Strive not to please those who don’t truly care.
Work with what you love, the gift you can share.
By finding your knack, your niche, or your talent,
You succeed, you’ll win, and you’ll truly be gallant.
You’ll be grateful by the end of some stressful long day,
That you stayed true to you, no matter what others might say.
June 5, 2009
This post is for those of us who have ever felt lonely or been too hard on ourselves. This post is for everyone who has ever said, “I can’t”. Remember that you are all beautiful, smart, and just downright cool.
With every weakness comes a strength, and every strength has weaknesses. Our strengths help to define us and help us to stand out as individuals. Our weakness should not be viewed as detriments to our personality, but as opportunities to grow and learn more about ourselves. Overcoming a weakness will only take us one step closer to becoming the person we strive to be. Weakness, in a form, is our greatest strength. Acknowledging weaknesses allow us to move past the embarrassment and the feelings of inadequacy.
For every girl who feels unwanted, undeserving or insignificant, strive not to be “The Popular Girl”. Instead, strive to see yourself as special. Once you’ve achieved this, try to make someone else feel the same way. One person might not seem like much, but think of how much progress we’ll make if we can all do this!
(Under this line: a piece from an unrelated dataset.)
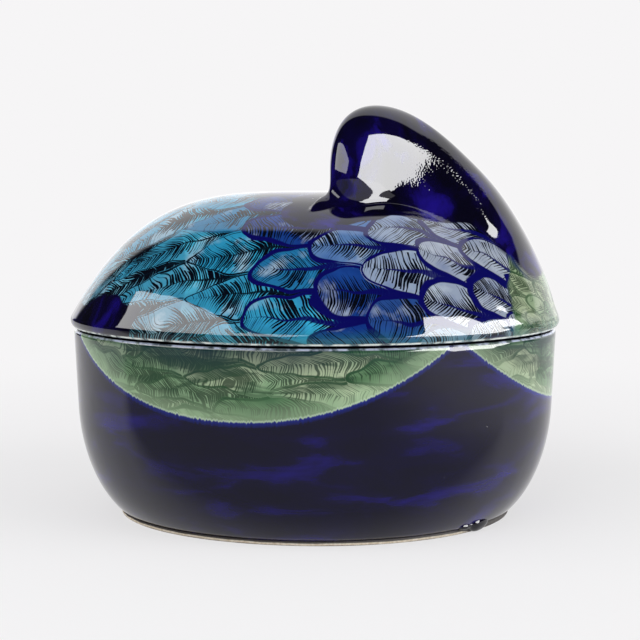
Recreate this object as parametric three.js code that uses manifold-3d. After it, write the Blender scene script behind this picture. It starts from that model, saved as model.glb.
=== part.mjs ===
// A lidded stoneware tureen in the shape of a resting bird: an oval footed bowl, and a domed lid
// whose handle is the neck and head, turned back so that the bill rests on the lid.
// Millimetres, +Z up. +X is the breast and -X the tail, -Y the side that the head is turned to.
// The origin is on the table, in the middle of the oval.
import * as THREE from 'three';
import { mergeVertices } from 'three/addons/utils/BufferGeometryUtils.js';
import Module from 'manifold-3d';

const wasm = await Module();
wasm.setup();

// The oval of the rim, in plan
const halfLength = 115.2;
const halfDepth = 92.5;
const widestAhead = 3; // the oval is widest this far towards the breast

// Bowl
const rimHeight = 88.8;
const bowlWall = 6;
const bowlFloor = 7;
const lipRadius = 2;
const wallDraw = 1.5; // how far the upright wall leans in from the rim to the corner
const cornerHeight = 52;
const cornerDrop = 55.5; // upright half axis of the rounded corner
const cornerReach = 31.2; // level half axis of the rounded corner
const innerCornerReach = 29;
const sideShare = 0.84; // the corner comes in less at the sides than at the ends

// Foot ring
const footHeight = 6.2;
const footWidth = 7.5;
const bareBand = 1.6; // unglazed clay left showing above the table
const footBevel = 2.5; // the ring's top leans in, where the bowl's glaze runs over it
const footEase = 0.6;

// Glaze run that froze beside the foot
const runTurn = 40; // degrees from the breast towards the viewer
const runLength = 12;
const runWidth = 6;
const runHeight = 6.5;

// Lid
const lidOverhang = 1.5;
const lidWall = 5.5;
const lidEdgeRadius = 3.8;
const lidEdgeLean = 30; // degrees, where the edge bead runs into the dome
const domeRise = 64.4; // from the rim to the top of the dome
const endFullness = 3.65; // section exponent towards the breast and the tail
const sideFullness = 2.85; // section exponent towards the sides

// Locating flange under the lid
const flangeWall = 4;
const flangeDepth = 9.5;
const flangeClearance = 1.5;
const flangeEase = 1.2;

// Neck and head: elliptical sections on a fan of planes about one pivot inside the dome
const pivotBehindBreast = 81.6;
const pivotBelowTop = 32.7;
const neckWall = 5.5;
const hollowStart = 72; // degrees on the fan
const hollowEnd = 178;

// Kiln vent from the hollow of the neck into the lid
const ventDiameter = 5;
const ventAhead = 48;
const ventAside = 8;

// Each section has its angle on the fan from the tail up and over, the reach of its outer and
// inner side from the pivot, its half width, and its shift towards the viewer.
const billTip = { angle: 33, crown: 43, root: 41.4, halfWidth: 0.8, shift: 47.5 };
const billTaper = { angle: 38, crown: 43.7, root: 36, halfWidth: 2.6, shift: 44.5 };
const billMiddle = { angle: 44, crown: 43.3, root: 28, halfWidth: 5, shift: 40 };
const billRoot = { angle: 50, crown: 42.9, root: 20, halfWidth: 8.5, shift: 34.5 };
const brow = { angle: 60, crown: 53.4, root: 9, halfWidth: 14, shift: 27 };
const forehead = { angle: 72, crown: 68.1, root: 3.5, halfWidth: 18.5, shift: 20.5 };
const crown = { angle: 88, crown: 72.5, root: 2, halfWidth: 21.5, shift: 14 };
const nape = { angle: 105, crown: 67.5, root: 2, halfWidth: 23.5, shift: 10.5 };
const neckTop = { angle: 125, crown: 62.1, root: 4, halfWidth: 26, shift: 8 };
const neckBend = { angle: 145, crown: 62, root: 10, halfWidth: 28.5, shift: 6 };
const shoulder = { angle: 165, crown: 66.1, root: 20, halfWidth: 33, shift: 4 };
const breastTop = { angle: 180, crown: 72.8, root: 28, halfWidth: 38, shift: 2 };
const breastFront = { angle: 192, crown: 79.3, root: 38, halfWidth: 44, shift: 0 };
const breastEnd = { angle: 202, crown: 82.6, root: 45, halfWidth: 46, shift: 0 };
const neckSections = [
  billTip, billTaper, billMiddle, billRoot, brow, forehead, crown, nape,
  neckTop, neckBend, shoulder, breastTop, breastFront, breastEnd,
];

// Gap left between pieces that are luted together or seated on each other
const seatGap = 0.3;

// Fineness of the faceted solids
const segments = 48;
const cornerSteps = 8;
const domeSteps = 10;
const arcSteps = 3;
const neckSteps = 30;
const neckSides = 28;
const hollowSteps = 12;
const hollowSides = 18;
const ventSides = 16;

const lidSeat = rimHeight + seatGap;
const domeTop = rimHeight + domeRise;
const seatWidth = bowlWall + flangeClearance + flangeWall;
const lean = THREE.MathUtils.degToRad(lidEdgeLean);

// A ring of the oval, drawn in by `draw` at the ends and by its share at the sides, then by
// `wall` all round; `share` scales what is left towards the axis.
function ovalRing({ draw = 0, wall = 0, share = 1, z = 0 }) {
  return Array.from({ length: segments }, (_, i) => {
    const turn = (2 * Math.PI * i) / segments;
    const c = Math.cos(turn);
    const endReach = halfLength - Math.sign(c) * widestAhead - draw - wall;
    const sideReach = halfDepth - sideShare * draw - wall;
    const x = widestAhead + share * endReach * c;
    return new THREE.Vector3(x, share * sideReach * Math.sin(turn), z);
  });
}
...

Independence and love are the greatest gifts we can give ourselves, and the greatest hope we can offer to others around us. Be comfortable with who you are. You are unique and beautiful just the way you were created.
June 3, 2009
Are most of your friends graduating? Find out how other teens are coping by watching this quick video.
You might be worried about heading back to school without some of your friends, but try to maintain a positive attitude and open up. You’ll probably meet some really cool people. Think about the types of friends you enjoy spending time with, and try to find new friends with the same characteristics. Also, consider making friends with people who frequent places where you normally hang out. School clubs, the local coffee shop or the gym can be great places to meet other teens who have similiar interests.